É o tipo de relação pautada por atos repetitivos com o objetivo de manipular e subjugar através da violência. Violência que pode ser física, com empurrões, tapas, surras; psicológica, com ações e agressões verbais vexatórias, com a intenção de humilhar, de destruturar; ou sexual. Pais e mães se valem de sua autoridade para desvalorizar e desrespeitar esse filho ou filha, não levando em conta as necessidades e os sentimentos da outra pessoa.
Qual é o impacto provocado por esse tipo de relação?
Os pais são muito importantes para a criação da autoestima, para aprendermos a regular nossas emoções. Um indivíduo submisso, que não pode expressar suas opiniões, seus sentimentos, sofre forte impacto na construção da sua autoestima, tem dificuldade em reconhecer seu valor. Se não reconhece seu valor e está acostumado com uma relação na qual o outro é que determina as regras, as chances de embarcar em novas relações abusivas são grandes. A pessoa vai fazer de tudo para ser aceita e amada, o que gera um risco maior de ansiedade, depressão e perfeccionismo, porque acredita que não pode falhar.
Por que a expressão mãe narcisista se tornou popular? Ela é um retrato da relação abusiva?
Aqui vale uma reflexão porque, apesar de ser muito empregada, a expressão vem sendo utilizada erroneamente. A literatura científica não a reconhece. O chamado transtorno de personalidade narcisista tem um padrão caracterizado por um perfil de grandiosidade, necessidade de admiração e falta de empatia, ou seja, de dificuldade de reconhecer as necessidades do outro. Esse padrão indica uma autoestima vulnerável, que precisa ser alimentada continuamente. Se houver qualquer dúvida ou sinal de que não está sendo admirada, a pessoa sente o golpe – é a ferida narcísica. No entanto, é prevalente em homens, que correspondem a 75% dos casos.
No imaginário coletivo, o espaço da mãe é o do afeto. Isso torna ainda mais doloroso conviver com uma mãe abusiva?
Ouço com frequência no consultório: “do meu pai eu esperaria tal coisa, da minha mãe, não”. Uma falha no que é esperado do papel da mãe amorosa tem um peso enorme. Por trás, há uma equação perversa recorrente. Meninas que sofrem abusos tendem a repetir suas experiências, num processo de mimetismo de negligência, maus-tratos, violência. O autoconhecimento é que vai romper esse ciclo. Todos somos falhos e os filhos vão perceber isso em algum momento, mas podemos nos permitir mudar.
E para quem sofreu os abusos, qual é o caminho?

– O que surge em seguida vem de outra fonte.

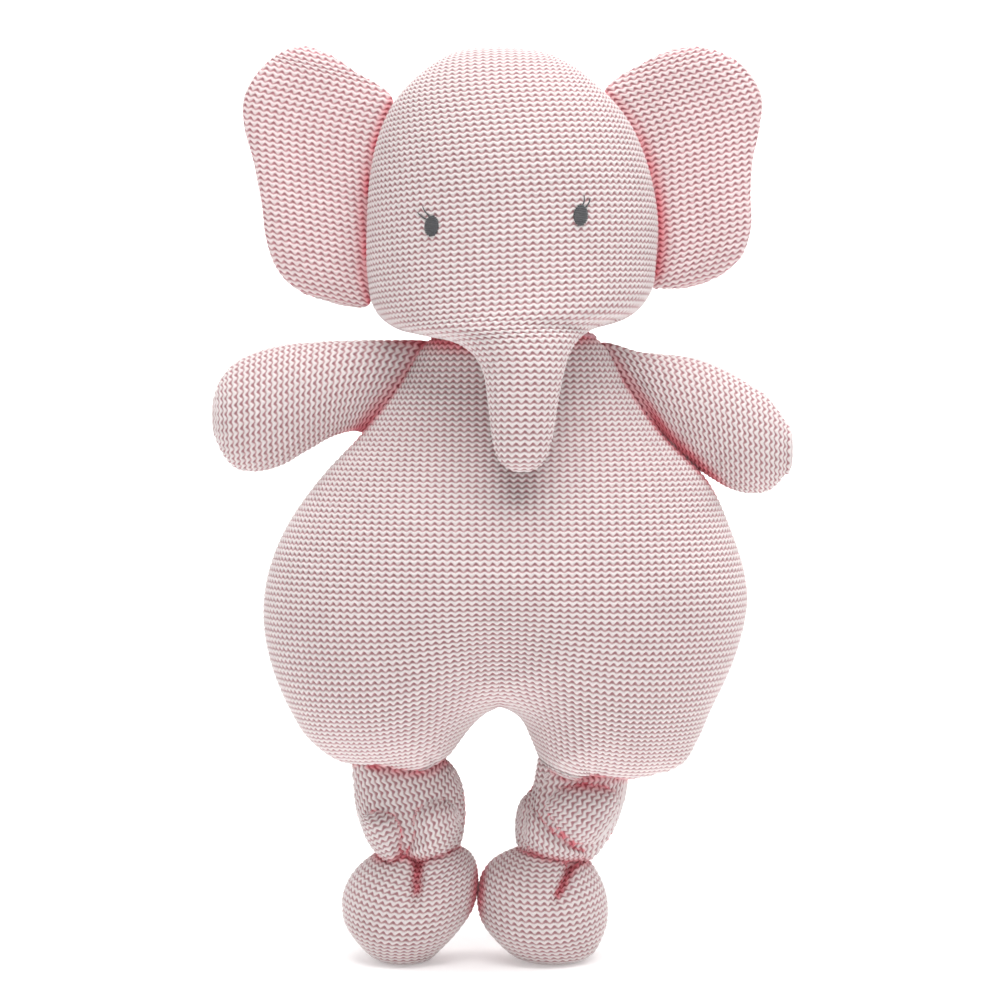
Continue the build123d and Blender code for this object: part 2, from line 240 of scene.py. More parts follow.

Primeiro eu gostaria de alertar para a necessidade de criar espaços seguros onde as crianças possam ser acolhidas e se abrir. Boa parte dos relatos de violência cometidos por mulheres surge a partir de relações de confiança da criança com um terapeuta, psicólogo ou professor. Muitas vezes, a saída é o afastamento, é deixar de conviver. O que nos leva a outra situação complicada: quando a mãe abusiva envelhece e precisa de ajuda. É difícil ter o amor ou o cuidado desse filho ou filha se a relação foi pautada pelo medo e pela submissão. O caminho também é o processo de autoconhecimento, com a aceitação da própria história. Quando aceito e entendo que não dá para modificar o que houve, posso construir um caminho próprio e valioso. Posso não ter tido o pai ou a mãe que gostaria, mas me tornar o filho que desejo ser é uma escolha minha. E não perpetuar os erros da minha criação com meus filhos.